= Task description =
All lines holding the string "that" are to be shown.

= Provided material =
---
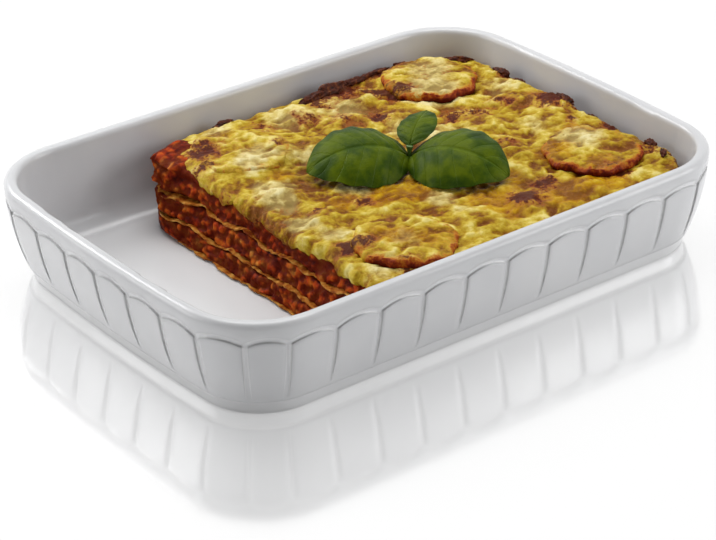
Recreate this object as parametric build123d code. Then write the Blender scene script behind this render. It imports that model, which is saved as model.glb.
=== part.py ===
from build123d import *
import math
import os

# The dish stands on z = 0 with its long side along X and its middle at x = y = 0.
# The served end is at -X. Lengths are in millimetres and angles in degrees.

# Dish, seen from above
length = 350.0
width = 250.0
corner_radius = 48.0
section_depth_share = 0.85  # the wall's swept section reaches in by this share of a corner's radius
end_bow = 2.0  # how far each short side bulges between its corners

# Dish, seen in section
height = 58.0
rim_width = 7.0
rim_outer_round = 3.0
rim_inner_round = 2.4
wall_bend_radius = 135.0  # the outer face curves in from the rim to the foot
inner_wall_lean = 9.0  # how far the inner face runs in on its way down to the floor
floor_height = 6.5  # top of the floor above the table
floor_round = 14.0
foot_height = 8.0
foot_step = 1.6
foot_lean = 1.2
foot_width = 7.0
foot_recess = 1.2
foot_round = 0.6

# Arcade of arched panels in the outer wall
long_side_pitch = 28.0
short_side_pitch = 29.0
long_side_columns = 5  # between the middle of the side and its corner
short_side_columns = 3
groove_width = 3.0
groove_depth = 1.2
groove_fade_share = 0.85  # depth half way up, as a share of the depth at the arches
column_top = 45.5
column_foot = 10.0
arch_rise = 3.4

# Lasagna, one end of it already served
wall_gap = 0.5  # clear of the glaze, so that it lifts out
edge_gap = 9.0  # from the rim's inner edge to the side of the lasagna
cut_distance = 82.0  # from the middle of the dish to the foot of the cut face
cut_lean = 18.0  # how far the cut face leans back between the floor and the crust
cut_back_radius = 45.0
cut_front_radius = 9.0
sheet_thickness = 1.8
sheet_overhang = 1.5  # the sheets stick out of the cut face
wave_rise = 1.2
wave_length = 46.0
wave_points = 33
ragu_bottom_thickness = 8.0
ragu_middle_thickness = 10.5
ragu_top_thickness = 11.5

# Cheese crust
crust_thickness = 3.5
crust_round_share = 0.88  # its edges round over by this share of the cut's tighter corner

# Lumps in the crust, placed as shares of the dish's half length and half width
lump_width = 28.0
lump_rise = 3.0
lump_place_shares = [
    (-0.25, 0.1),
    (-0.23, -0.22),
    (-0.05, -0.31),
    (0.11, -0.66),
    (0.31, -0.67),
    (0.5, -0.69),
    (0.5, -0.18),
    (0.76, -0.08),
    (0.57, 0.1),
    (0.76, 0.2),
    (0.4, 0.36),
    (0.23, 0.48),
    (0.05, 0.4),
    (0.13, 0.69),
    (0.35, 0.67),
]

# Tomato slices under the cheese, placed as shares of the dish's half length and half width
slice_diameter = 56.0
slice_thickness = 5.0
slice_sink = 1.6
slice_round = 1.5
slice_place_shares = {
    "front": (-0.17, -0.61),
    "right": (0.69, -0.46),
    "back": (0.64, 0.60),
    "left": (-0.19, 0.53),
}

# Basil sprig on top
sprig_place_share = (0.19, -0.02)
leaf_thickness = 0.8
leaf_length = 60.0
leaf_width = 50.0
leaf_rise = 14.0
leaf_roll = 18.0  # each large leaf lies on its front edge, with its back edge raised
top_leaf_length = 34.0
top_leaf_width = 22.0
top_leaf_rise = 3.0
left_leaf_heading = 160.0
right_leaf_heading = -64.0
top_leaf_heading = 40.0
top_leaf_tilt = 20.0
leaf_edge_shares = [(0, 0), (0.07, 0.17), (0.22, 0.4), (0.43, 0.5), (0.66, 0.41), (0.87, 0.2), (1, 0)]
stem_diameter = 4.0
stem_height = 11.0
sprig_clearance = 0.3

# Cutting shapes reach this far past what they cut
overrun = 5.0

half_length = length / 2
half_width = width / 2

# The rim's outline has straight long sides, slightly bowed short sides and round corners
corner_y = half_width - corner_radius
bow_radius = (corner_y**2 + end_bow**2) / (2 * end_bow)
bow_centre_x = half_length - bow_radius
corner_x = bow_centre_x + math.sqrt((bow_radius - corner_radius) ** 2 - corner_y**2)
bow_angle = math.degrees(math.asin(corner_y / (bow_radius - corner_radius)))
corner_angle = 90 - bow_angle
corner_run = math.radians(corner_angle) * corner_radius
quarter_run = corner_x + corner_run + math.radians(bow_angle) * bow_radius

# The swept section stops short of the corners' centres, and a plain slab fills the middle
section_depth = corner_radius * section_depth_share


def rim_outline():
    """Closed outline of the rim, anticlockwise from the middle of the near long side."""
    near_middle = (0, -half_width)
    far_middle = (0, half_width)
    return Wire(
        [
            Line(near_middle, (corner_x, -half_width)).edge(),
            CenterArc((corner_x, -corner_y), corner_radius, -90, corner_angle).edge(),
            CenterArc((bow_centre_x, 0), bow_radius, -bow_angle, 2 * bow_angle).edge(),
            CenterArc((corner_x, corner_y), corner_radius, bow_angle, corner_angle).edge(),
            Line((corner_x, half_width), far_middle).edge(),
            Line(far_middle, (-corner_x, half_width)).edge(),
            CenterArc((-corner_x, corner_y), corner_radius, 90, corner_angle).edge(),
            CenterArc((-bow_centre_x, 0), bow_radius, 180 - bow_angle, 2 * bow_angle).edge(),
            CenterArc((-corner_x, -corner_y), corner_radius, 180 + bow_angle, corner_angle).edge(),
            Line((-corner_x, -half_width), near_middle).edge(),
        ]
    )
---
= The output =
Recreate this object as parametric build123d code. Then write the Blender scene script behind this render. It imports that model, which is saved as model.glb.
wall_gap = 0.5  # clear of the glaze, so that it lifts out